## GIVEN TASK
Produce word for word the lines of the data below running from the one that has "function solid(name, geometry, look)" to the one that has "zip(*points))), Vector(map(max, zip(*points)))", inclusive, and no others.

[START]

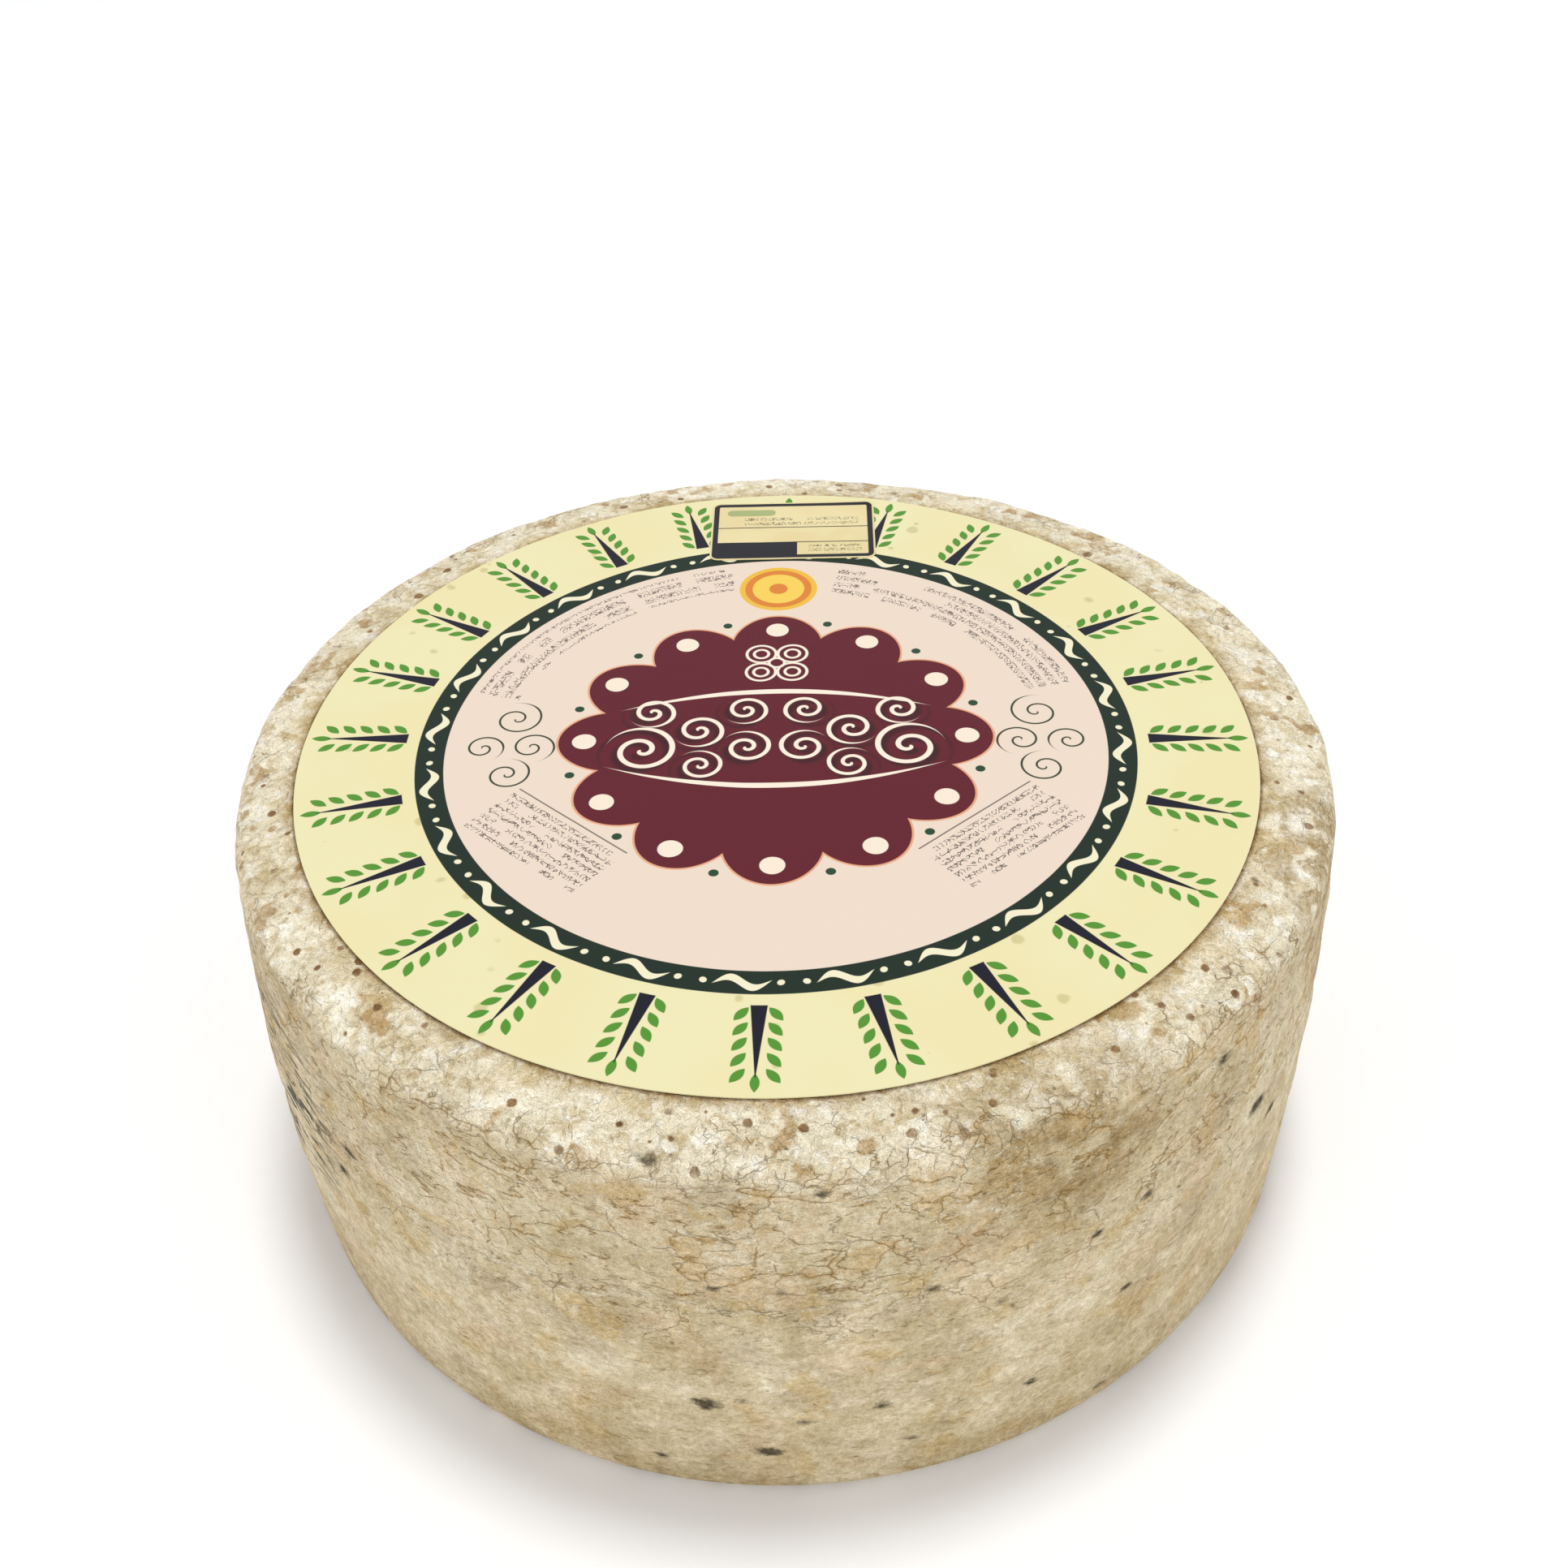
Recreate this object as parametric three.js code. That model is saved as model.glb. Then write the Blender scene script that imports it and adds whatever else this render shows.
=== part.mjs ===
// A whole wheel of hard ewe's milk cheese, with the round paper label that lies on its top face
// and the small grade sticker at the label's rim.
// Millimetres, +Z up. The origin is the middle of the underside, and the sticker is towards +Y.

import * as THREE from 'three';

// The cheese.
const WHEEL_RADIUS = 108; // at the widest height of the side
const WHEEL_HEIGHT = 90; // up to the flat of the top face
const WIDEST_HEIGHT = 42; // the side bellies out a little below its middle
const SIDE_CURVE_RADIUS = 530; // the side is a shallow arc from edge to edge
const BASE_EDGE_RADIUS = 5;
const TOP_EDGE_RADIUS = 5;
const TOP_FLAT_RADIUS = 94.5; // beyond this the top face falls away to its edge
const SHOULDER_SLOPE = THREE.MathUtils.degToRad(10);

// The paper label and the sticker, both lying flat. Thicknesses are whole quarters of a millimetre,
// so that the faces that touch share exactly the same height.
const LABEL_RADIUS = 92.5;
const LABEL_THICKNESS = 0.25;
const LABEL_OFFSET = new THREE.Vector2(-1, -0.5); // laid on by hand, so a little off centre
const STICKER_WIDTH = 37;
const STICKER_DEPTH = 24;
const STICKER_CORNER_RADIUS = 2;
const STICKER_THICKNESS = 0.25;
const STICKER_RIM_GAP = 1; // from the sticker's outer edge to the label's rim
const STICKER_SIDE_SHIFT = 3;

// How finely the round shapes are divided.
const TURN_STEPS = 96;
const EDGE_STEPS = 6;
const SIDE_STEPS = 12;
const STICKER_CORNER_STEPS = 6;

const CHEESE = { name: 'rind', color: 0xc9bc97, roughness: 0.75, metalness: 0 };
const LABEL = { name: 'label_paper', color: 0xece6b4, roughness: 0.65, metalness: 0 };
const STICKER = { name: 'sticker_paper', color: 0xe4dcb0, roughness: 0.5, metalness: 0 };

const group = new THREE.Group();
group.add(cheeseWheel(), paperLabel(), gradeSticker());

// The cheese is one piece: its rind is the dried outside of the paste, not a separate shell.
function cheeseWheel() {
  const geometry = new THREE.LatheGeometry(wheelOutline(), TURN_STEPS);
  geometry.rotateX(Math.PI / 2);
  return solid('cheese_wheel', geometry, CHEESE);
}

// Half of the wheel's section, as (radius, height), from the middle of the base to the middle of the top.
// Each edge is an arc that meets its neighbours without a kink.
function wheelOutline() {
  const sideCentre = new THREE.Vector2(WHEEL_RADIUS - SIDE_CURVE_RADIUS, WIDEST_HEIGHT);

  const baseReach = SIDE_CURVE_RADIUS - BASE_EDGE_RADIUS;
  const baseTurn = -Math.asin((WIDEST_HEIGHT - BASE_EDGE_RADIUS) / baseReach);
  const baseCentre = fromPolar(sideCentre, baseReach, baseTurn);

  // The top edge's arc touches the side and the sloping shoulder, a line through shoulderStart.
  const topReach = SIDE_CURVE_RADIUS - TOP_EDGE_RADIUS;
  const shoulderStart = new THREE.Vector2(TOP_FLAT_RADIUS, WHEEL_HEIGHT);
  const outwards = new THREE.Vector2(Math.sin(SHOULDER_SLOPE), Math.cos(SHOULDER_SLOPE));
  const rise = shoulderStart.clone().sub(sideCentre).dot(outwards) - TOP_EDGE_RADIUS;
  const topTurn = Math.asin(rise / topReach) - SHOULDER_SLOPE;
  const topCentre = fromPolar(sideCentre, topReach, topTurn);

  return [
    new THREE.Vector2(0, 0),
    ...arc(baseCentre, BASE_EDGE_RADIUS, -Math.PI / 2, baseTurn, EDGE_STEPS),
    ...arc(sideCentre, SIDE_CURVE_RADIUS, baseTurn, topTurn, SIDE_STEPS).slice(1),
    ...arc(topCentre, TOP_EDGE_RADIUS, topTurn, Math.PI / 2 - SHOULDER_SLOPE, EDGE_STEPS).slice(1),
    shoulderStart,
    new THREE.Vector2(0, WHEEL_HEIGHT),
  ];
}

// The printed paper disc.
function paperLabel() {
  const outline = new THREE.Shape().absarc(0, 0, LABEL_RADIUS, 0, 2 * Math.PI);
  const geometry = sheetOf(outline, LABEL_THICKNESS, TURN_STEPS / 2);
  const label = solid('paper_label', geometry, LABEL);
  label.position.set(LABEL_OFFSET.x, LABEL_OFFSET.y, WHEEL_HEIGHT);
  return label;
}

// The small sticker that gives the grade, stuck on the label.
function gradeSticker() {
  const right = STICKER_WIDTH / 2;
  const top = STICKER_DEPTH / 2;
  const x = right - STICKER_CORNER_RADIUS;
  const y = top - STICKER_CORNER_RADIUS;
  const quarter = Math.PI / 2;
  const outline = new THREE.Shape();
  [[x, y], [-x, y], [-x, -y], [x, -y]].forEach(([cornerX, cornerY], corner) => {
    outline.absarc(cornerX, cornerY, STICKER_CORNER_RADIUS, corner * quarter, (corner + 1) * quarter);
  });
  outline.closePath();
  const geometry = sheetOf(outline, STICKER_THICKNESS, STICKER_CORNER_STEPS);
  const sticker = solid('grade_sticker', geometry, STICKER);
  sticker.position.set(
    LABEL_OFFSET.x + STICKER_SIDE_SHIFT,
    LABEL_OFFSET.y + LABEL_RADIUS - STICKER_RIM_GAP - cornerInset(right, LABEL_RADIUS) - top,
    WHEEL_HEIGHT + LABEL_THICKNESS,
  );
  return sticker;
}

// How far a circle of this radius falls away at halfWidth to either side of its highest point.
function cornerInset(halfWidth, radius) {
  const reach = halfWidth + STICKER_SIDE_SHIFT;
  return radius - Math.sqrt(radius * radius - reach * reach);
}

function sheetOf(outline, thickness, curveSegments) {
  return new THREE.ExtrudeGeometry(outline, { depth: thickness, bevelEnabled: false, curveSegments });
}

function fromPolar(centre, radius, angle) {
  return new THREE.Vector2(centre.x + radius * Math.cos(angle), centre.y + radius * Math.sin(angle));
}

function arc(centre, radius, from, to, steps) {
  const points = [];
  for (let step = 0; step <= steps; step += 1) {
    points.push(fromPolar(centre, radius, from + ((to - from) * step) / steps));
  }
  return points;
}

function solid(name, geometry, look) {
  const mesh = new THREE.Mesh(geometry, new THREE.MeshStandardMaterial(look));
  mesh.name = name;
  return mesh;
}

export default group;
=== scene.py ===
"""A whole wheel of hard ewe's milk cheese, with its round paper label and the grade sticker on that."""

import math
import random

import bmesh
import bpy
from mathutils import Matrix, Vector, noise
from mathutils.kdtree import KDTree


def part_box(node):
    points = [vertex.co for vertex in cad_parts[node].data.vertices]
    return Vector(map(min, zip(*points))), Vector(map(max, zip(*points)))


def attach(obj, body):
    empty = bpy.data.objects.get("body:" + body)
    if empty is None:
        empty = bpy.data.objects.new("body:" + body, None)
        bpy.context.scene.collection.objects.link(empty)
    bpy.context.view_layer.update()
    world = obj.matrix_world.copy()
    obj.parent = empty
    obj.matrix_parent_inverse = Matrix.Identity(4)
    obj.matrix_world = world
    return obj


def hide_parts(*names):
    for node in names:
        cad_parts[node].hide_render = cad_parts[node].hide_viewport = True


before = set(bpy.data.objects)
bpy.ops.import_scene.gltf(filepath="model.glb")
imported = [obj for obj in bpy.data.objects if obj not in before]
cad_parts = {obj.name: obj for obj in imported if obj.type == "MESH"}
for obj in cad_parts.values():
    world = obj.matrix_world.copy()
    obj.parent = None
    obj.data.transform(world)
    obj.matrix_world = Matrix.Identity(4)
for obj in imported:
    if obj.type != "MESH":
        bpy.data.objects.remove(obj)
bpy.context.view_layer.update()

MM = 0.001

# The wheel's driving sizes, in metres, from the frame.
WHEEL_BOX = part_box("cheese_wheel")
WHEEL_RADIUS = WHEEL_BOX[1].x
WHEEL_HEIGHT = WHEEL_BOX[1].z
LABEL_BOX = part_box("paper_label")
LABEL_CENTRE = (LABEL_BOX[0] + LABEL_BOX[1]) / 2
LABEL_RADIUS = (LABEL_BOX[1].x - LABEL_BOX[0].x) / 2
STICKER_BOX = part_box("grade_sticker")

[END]

## PROBLEM SOLUTION
function solid(name, geometry, look) {
  const mesh = new THREE.Mesh(geometry, new THREE.MeshStandardMaterial(look));
  mesh.name = name;
  return mesh;
}

export default group;
=== scene.py ===
"""A whole wheel of hard ewe's milk cheese, with its round paper label and the grade sticker on that."""

import math
import random

import bmesh
import bpy
from mathutils import Matrix, Vector, noise
from mathutils.kdtree import KDTree


def part_box(node):
    points = [vertex.co for vertex in cad_parts[node].data.vertices]
    return Vector(map(min, zip(*points))), Vector(map(max, zip(*points)))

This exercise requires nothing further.